Our calculator recommends the shortest term you can comfortably afford while keeping your DTI below 40%. For most borrowers, this is between 36-60 months.

Can I get a car loan with bad credit?

Yes, you can get a car loan with bad credit (typically considered a score below 620), but you’ll face more challenges and higher costs.
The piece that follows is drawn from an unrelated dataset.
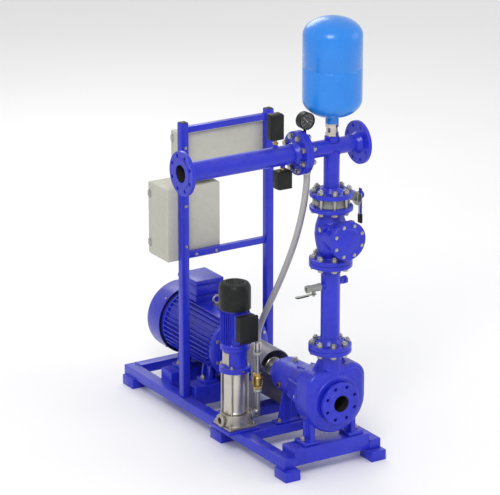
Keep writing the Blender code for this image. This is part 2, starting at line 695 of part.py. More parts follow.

Here’s what you need to know:

Challenges with Bad Credit:

  • Higher interest rates: Often 10-20% APR (vs 4-6% for good credit)
  • Larger down payments: Typically 20-30% required (vs 10-15% for good credit)
  • Shorter loan terms: Often limited to 48-60 months
  • Vehicle restrictions: May be limited to older, less expensive cars
  • Prepayment penalties: Some subprime loans include these

Options for Bad Credit Borrowers:

  1. Special Finance Dealers:
    • Work with subprime lenders
    • Often require proof of income/residence
    • May install payment devices in vehicle
  2. Credit Unions:
    • Non-profit, often more flexible
    • May offer credit-builder loans
    • Typically require membership
  3. Online Lenders:
    • Specialized in bad credit auto loans
    • Often faster approval process
    • May have higher fees
  4. Buy-Here-Pay-Here Dealers:
    • Dealer acts as the lender
    • No credit check required
    • Very high interest rates (often 15-25%)
  5. Co-Signer:
    • Someone with good credit signs with you
    • Can help you qualify for better rates
    • Co-signer is equally responsible for payments

Tips to Improve Approval Odds:

  • Save for at least 20% down payment
  • Bring proof of stable income (pay stubs, tax returns)
  • Consider a less expensive, older vehicle
  • Be prepared for higher insurance costs
  • Read all loan documents carefully (watch for hidden fees)
  • Make all payments on time to rebuild credit

If possible, consider waiting 6-12 months to improve your credit before applying. Even raising your score by 50-100 points can save you thousands in interest.